Wednesday 30 March 2016

Pipeline 2016

A write up of my notes: they may or may not make any sense.

Keynote: Jez Humble "What I Learned From Three Years Of Sciencing The Cr*p Out Of Continuous Delivery" or "All about SCIENCE"

Suverys

Surveys are measures looking for latent constructs for feelings and similar - see psychometrics.
Surveys need a hypothesis to test and should be worded carefully.
Consider discriminant and convergent validity.
Test for false positives.

Consider the Westrum toypology.
With 6 axes (rows) scaled across three columns: pathological, bureaucratic, generative you can start spotting connections.

Pathological
Bureaucratic
Generative
Power Oriented
Rule Oriented
Performance Oriented
Low cooperation
Modest cooperation
High cooperation
Messengers shot
Messengers neglected
Messengers trained
Responsibilities shirked
Narrow responsibilities
Risks are shared
Bridging discouraged
Bridging tolerated
Bridging encouraged
Failure leads to scapegoating
Failure leads to justice
Failure leads to inquiry
Novelty crushed
Novelty leads to problems
Novelty implemented

For example "Failure leads to" has three different options: scapegoating, justice or inquiry. Where does your org come out for each question? If they say "It's all Matt's fault" and sack Matt that won't avoid mistakes happening again. Blameless postmortems are important.
IT and aviation are both high-tempo, high consequence environments. They are adaptive complex systems: there is frequently not enough information to make a decision. Therefore reduce the consequences of things going wrong.
In general for surveys, use a Likert type scale - use clearly worded statements on a scale, allowing numerical analysis. See if your questions "load together" (or bucket). Maybe spotting what's gone wrong with some software buckets into notification from outside (customers etc) and notification from inside (alerts etc).
Consider CMV, CMB - common method variance or bias. Look for early versus late respondents.
See https://puppetlabs.com/2015-devops-report for the previous devops survey.
In fact take this year's https://puppetlabs.com/blog/2016-state-devops-survey-here

IT performance

How do you measure it? How do you predict it? It seems that "I am satisfied with my job" is the biggest predictor of organisational performance.
Does your company have a culture of "autonomy, mastery, purpose"? What motivates us? [See Pink]

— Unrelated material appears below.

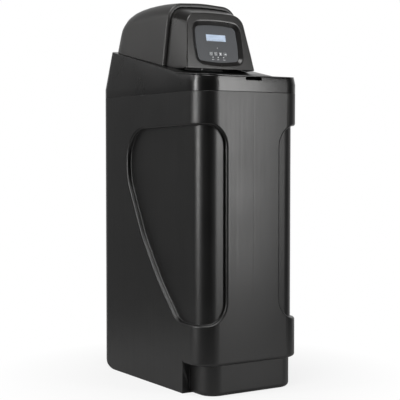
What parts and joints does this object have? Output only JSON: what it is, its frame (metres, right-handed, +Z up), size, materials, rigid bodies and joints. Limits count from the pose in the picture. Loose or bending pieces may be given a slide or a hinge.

How do we measure IT performance? Consider lead time, release frequency, time to restore, change failure rate...
Going faster doesn't mean you break things, it actually makes you *more* stable, if you look at the data [citation needed]
"Bi-modal IT" is wrong: watch out for Jez's upcoming blog about "fast doesn't compromise safety"

Do we still want to work in the dark-ages of manual config and no test automation?

We claim we are doing continuous integration (CI) by redefining CI. Do devs merge to trunk daily? Do you have tests? Do you fix the build if it goes red?

Aside: "Surveys are a powerful source of confirmation bias"

Question: Can we work together when things go wrong?

Do you have peer reviewed changes? (Mind you, change advisory boards)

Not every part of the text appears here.